Lindscomb handed Lukas a stack of images. “We got a temporary break in the weather. We’re in communication with the orbital probe. These are the latest visuals from Vuushon—the landing site.”
Jesus. Lukas swallowed hard. “It looks like they had a mud fight.” And the Starling had lost.
The Maelstrom set down near the damaged Starling after one last scan for threats. Two ramps crashed open, and Captain Lindscomb led Lukas and two heavily armed Marine platoons down to the surface, spreading out as briefed.
“Go,” Lukas said, sending his corporal and their fire team onward to the crippled Starling. At his direction, the rest of his platoon fanned out to look for clues left by the missing crew. The Maelstrom dispensed several all-terrain vehicles driven by the corpsmen before lifting back up to observe from above.
Lukas assessed the condition of the Starling as he loped toward it to set a perimeter. Inconceivably, the main entry hatch looked crumpled inward, as if something, something big, had kicked it open. A drone lay on its side in the dirt nearby, one fin in the air, like roadkill on a Texas highway. Lukas noted it all with a steely grip on his emotions. If he let in one particle of worry for Carlynn, it would blow his rigid self-control to hell. In this moment, he was a Marine.

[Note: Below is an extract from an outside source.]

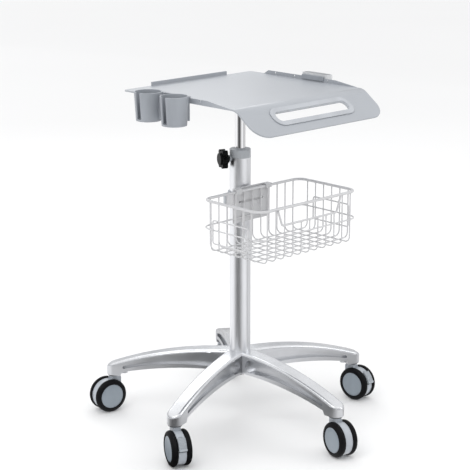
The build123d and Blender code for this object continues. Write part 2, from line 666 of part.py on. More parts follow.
# the trailing side is +X; the stem stands at x = 0 and the axle at x = TRAIL
def make_housing(braked):
    with BuildPart() as housing:
        with BuildSketch(Plane.XZ):
            with Locations((TRAIL, AXLE_Z)):
                Circle(HOUSING_R)
            with Locations((0, 64)):
                Rectangle(NECK_D, 24)
            with Locations((TRAIL, -46)):
                Rectangle(100, 100, mode=Mode.SUBTRACT)
        extrude(amount=FORK_W / 2, both=True)
        with BuildSketch(Plane.XY.offset(76)):
            Circle(NECK_D / 2)
        extrude(amount=NECK_TOP - 76)
        if braked:
            with BuildSketch(Plane.XZ):
                with BuildLine():
                    Polyline((TRAIL, AXLE_Z), (TRAIL + 50, AXLE_Z + 4), (TRAIL + 33, AXLE_Z + 48), close=True)
                make_face()
                with Locations((TRAIL, AXLE_Z)):
                    Circle(PEDAL_RECESS_R, mode=Mode.SUBTRACT)
            extrude(amount=FORK_W, both=True, mode=Mode.SUBTRACT)
            with BuildSketch(Plane.XZ):
                with Locations((TRAIL + PIVOT_X, AXLE_Z + PIVOT_Z)):
                    Circle(KNUCKLE_R + 0.4)
                with Locations((TRAIL + PIVOT_X + 4, AXLE_Z + PIVOT_Z + 1)):
                    Rectangle(8, 2 * KNUCKLE_R + 2)
            extrude(amount=KNUCKLE_HALF + 0.3, both=True, mode=Mode.SUBTRACT)
            with BuildSketch(Plane.XZ):
                with Locations((TRAIL + PIVOT_X, AXLE_Z + PIVOT_Z)):
                    Circle(PIN_R + FIT)
            extrude(amount=FORK_W, both=True, mode=Mode.SUBTRACT)
        with Locations((0, 0, STEM_LOW - 1)):
            Cylinder(radius=STEM_D / 2 + FIT, height=40, align=LOW, mode=Mode.SUBTRACT)
        with BuildSketch(Plane.XZ):
            with Locations((TRAIL, AXLE_Z)):
                Circle(AXLE_D / 2 + TOUCH)
        extrude(amount=FORK_W, both=True, mode=Mode.SUBTRACT)
    return housing.part


with BuildPart() as axle:
    with BuildSketch(Plane.XZ):
        with Locations((TRAIL, AXLE_Z)):
            Circle(AXLE_D / 2)
    extrude(amount=FORK_W / 2 + 10.5, both=True)

WHEEL_IN = FORK_W / 2 + 0.5
with BuildPart() as wheel:
    with BuildSketch(Plane.YZ):
        with BuildLine():
            Line((WHEEL_IN, 0), (WHEEL_IN, COVER_D / 2))
            Line((WHEEL_IN, COVER_D / 2), (WHEEL_IN + WHEEL_W - 2, COVER_D / 2))
            Spline(
                (WHEEL_IN + WHEEL_W - 2, COVER_D / 2),
                (WHEEL_IN + WHEEL_W - 0.4, 12),
                (WHEEL_IN + WHEEL_W, 0),
                tangents=((0.5, -1), (0, -1)),
            )
            Line((WHEEL_IN + WHEEL_W, 0), (WHEEL_IN, 0))
        make_face()
    revolve(axis=Axis.Y)
    with BuildSketch(Plane.XZ.offset(-WHEEL_IN - 10.6)):
        Circle(AXLE_D / 2 + FIT)
    extrude(amount=20, mode=Mode.SUBTRACT)

with BuildPart() as tyre:
    with BuildSketch(Plane.YZ):
        with BuildLine():
            Polyline(
                (WHEEL_IN + WHEEL_W - 1.5, COVER_D / 2 + TOUCH),
                (WHEEL_IN, COVER_D / 2 + TOUCH),
                (WHEEL_IN, WHEEL_D / 2 - 2),
            )
            ThreePointArc(
                (WHEEL_IN, WHEEL_D / 2 - 2),
                (WHEEL_IN + 5, WHEEL_D / 2),
                (WHEEL_IN + WHEEL_W - 1.6, WHEEL_D / 2 - 4.5),
            )
            Line(
                (WHEEL_IN + WHEEL_W - 1.6, WHEEL_D / 2 - 4.5),
                (WHEEL_IN + WHEEL_W - 0.3, COVER_D / 2 + 2),
            )
            Line(
                (WHEEL_IN + WHEEL_W - 0.3, COVER_D / 2 + 2),
                (WHEEL_IN + WHEEL_W - 1.5, COVER_D / 2 + TOUCH),
            )
        make_face()
    revolve(axis=Axis.Y)


def spoke(angle, length):
    """Point at a distance from the axle, at an angle above the floor."""
    return length * cos(radians(angle)), length * sin(radians(angle))


with BuildPart() as pedal:
    with BuildSketch(Plane.XZ):
        Circle(PEDAL_OUT)
        Circle(PEDAL_IN, mode=Mode.SUBTRACT)
        with BuildSketch(Plane.XY, mode=Mode.INTERSECT):
            with BuildLine():
                Polyline((0, 0), spoke(PEDAL_LOW, 80), spoke(PEDAL_HIGH, 80), close=True)
            make_face()
    extrude(amount=FORK_W / 2 - 0.3, both=True)
    with BuildSketch(Plane.XZ):
        with Locations(spoke(PEDAL_LOW - 1, PEDAL_IN + 3)):
            RectangleRounded(6, 5, 2)
    extrude(amount=FORK_W / 2 - 0.3, both=True)
    with BuildSketch(Plane.XZ):
        with BuildLine():
            Polyline(
                (PIVOT_X - 0.5, PIVOT_Z + 2),
                (PIVOT_X, PIVOT_Z - 2),
                spoke(PEDAL_HIGH - 6, PEDAL_IN + 0.5),
                spoke(PEDAL_HIGH - 2, PEDAL_OUT - 0.5),
                close=True,
            )
        make_face()
        with Locations((PIVOT_X, PIVOT_Z)):
            Circle(KNUCKLE_R)
    extrude(amount=KNUCKLE_HALF, both=True)
    with BuildSketch(Plane.XZ):
        with Locations((PIVOT_X, PIVOT_Z)):
            Circle(PIN_R)
    extrude(amount=FORK_W / 2 - 0.2, both=True)

for index, where in enumerate(CASTERS):
    x, y = arm_point(index)
    place = Location((x, y, 0), (0, 0, CASTER_TURN[index]))
    hub = place * Location((TRAIL, 0, AXLE_Z))
    braked = where in BRAKED
    keep(f"caster_{where}_housing", make_housing(braked).moved(place))
    keep(f"caster_{where}_axle", axle.part.moved(place))
    for side, flip in (("a", 0), ("b", 180)):
        turned = hub * Location((0, 0, 0), (0, 0, flip))
        keep(f"caster_{where}_wheel_{side}", wheel.part.moved(turned))
        keep(f"caster_{where}_tyre_{side}", tyre.part.moved(turned))
    if braked:
        keep(f"caster_{where}_pedal", pedal.part.moved(hub))

with BuildPart() as caster_stems:
    with PolarLocations(BASE_R, ARMS, start_angle=FIRST_ARM):
        add(stem.part)
keep("caster_stems", caster_stems.part)

with BuildPart() as caster_seals:
    with PolarLocations(BASE_R, ARMS, start_angle=FIRST_ARM):
        add(seal.part)
keep("caster_seals", caster_seals.part)

# ---- one frame for all pieces: the floor under the middle of the whole ----
boxes = [solid.bounding_box() for solid in pieces.values()]
middle_x = (min(box.min.X for box in boxes) + max(box.max.X for box in boxes)) / 2
middle_y = (min(box.min.Y for box in boxes) + max(box.max.Y for box in boxes)) / 2
print("column axis at", round(-middle_x, 3), round(-middle_y, 3))
for name, solid in pieces.items():
    placed = Pos(-middle_x, -middle_y, 0) * solid
    placed.label = name
    export_step(placed, f"parts/{name}.step")
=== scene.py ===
import json
import math

import bpy
from bpy.props import FloatProperty, FloatVectorProperty, IntProperty, PointerProperty
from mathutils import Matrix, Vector


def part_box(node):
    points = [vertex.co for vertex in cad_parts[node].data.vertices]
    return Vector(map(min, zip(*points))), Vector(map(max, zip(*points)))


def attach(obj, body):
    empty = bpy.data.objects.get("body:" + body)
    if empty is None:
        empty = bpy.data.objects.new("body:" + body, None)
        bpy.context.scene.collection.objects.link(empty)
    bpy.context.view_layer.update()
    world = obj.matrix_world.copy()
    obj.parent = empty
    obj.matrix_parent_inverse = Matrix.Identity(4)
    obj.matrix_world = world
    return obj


bl_info = {
    "name": "Lab Trolley",
    "version": (1, 0, 0),
    "blender": (4, 5, 0),
    "location": "View3D > Sidebar > Lab Trolley",
    "description": "Finishes and fine pieces of a height-adjustable lab trolley",
    "category": "Object",
}

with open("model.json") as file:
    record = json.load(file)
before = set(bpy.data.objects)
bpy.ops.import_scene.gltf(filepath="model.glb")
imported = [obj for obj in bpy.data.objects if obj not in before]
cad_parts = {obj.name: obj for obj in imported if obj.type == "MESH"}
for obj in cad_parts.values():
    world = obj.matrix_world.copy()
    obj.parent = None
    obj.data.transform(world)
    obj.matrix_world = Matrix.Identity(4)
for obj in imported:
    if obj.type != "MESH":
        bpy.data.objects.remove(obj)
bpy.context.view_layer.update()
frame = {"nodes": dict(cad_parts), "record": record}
NODES = frame["nodes"]
SLOT_OF = {part["node"]: part["material_slot"] for part in frame["record"]["subparts"]}
COLUMN_LOW, COLUMN_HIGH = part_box("column_tube")
COLUMN_AXIS = (COLUMN_LOW + COLUMN_HIGH) / 2
BRAKED = ("right", "left")

# basket: wires counted outwards from the middle one, and their radius
CROSS_WIRES = 5
WIRES_UNDER_DROP = 3
LONG_WIRES = 6
WIRE_R = 0.0014
BEAD_SINK = 0.0003

# brake pedal: arc of its ribs about the wheels' axle
RIB_ARC_R = 0.0388
RIB_WIDTH = 0.0158
RIB_START = math.radians(15.5)
RIB_SWEEP = math.radians(35.0)

# studio, in metres
FLOOR_REACH = 30.0
CARD_R = 9.0
CARD_HEIGHT = 0.0015
CARD_SIDES = 72
CAMERA_OFFSET = (-2.187, -2.241, 1.249)
CAMERA_TURN = (math.radians(75.1), 0.0, math.radians(-44.1))
LIGHT_AIM = Vector((0.0, 0.0, 0.45))
# brightness around the column that metal reflects, from one turn's start to its end
SECTORS = (
    (0.002, 0.26),
    (0.028, 0.10),
    (0.117, 0.10),
    (0.175, 0.60),
    (0.225, 1.00),
    (0.333, 1.00),
    (0.358, 0.34),
    (0.378, 0.34),
    (0.417, 0.85),
    (0.620, 0.40),
    (0.760, 1.12),
    (0.915, 1.12),
    (0.975, 0.50),
    (0.998, 0.28),
)
# brightness of the surroundings by height, from the horizon to overhead
SKY = (
    (0.03, (1.1, 1.1, 1.1, 1.0)),
    (0.16, (0.55, 0.56, 0.58, 1.0)),
    (0.75, (1.26, 1.26, 1.26, 1.0)),
)


# ---- sizes and colours ----

def length(name, text, value):
    """A size in metres that a user can change."""
    return FloatProperty(
        name=name, description=text, default=value, min=0.0, precision=5, unit="LENGTH"
    )


def power(name, text, value):
    """A light's power in watts that a user can change."""
    return FloatProperty(name=name, description=text, default=value, min=0.0, unit="POWER")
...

Not a lover, not a fiancé. A Marine.
Bang-Bang woofed softly in alarm, then nosed the ground, trotting all around the outline of a vaguely star-shaped hump of dried mud. Supple green grasses rippled in all directions as far as the eye could see, broken up by clumps of large flowers and more brownish humps and knolls no more than a few feet in height at their highest centers. Approximately one klick away, a blackish ridge cut through the grass like a fish spine. No animals to be seen, but he knew from the aerial sweep of the area that herds were on the way. It was clouding up quickly. The muggy air sat heavy, and it stank like something damp and rotted, reminding him of bad cheese. It was even worse than Barésh with all its pollution crammed under a dome.
“Delta two/three to Delta six. Nothing,” radioed the corporal leading the fire team inside the Starling. “It’s clean. No bodies.”
No Carlynn. A shudder of relief came with the news. He had been granted a reprieve.
“But, Skippe
r, it looks like a murder scene in here, except with streaks and splatters of mud, not blood.” The corporal’s voice rang in all their earpieces through the shared frequency. “There’s gear missing, though—their weapons, the survival kit, tools. A med kit. But the portable radio transmitter’s still here. Wouldn’t have done them any good—it’s busted.”
“I believe it, seeing what happened to the front door,” Sergeant Jones said at Lukas’s side, a shoulder-mounted flux-grenade launcher weighing him down.
“They’ve taken up shelter somewhere,” Lukas said and scanned the landscape around him. Whatever had damaged the ship had been deemed enough of an ongoing threat to warrant risking a hasty escape into uncharted territory.
What the hell would have compelled them to do that?
Carlynn, where are you, babe?
Bang-Bang growled low in his throat and darted to the right. Lukas followed, watching the dog trace the contours of yet another one of the brown knolls. Rocks, maybe, under a coating of cracked, drying mud. Lukas kicked at one. Flakes of dirt cracked off, revealing more dirt. Bang-Bang sniffed where Lukas had kicked, then blew a gust out of his nose.
“Come on,” Lukas urged him. “Let’s keep moving.” There was a lot of ground to cover, and rain was on the way.
Bang-Bang growled, low and deep, then made a small whine. He half jumped, half skipped sideways away from the knoll, as if something unseen had surprised him—something unseen to Lukas, that was. The hair on the back of Lukas’s neck prickled. “What’s got you riled up, boy?”
Bang-Bang let out a sharp, distressed yip as Lukas hooked him back on his lead. Something definitely had him bothered.
“Omega Actual to Delta Six, we found something,” Lindscomb radioed to Lukas.
Lukas’s insides turned to ice. He wheeled around to see part of the company gathered around a small mound. “Not her, Lukas,” Lindscomb quickly reassured him via the comm. “But you’ll want to come take a look.”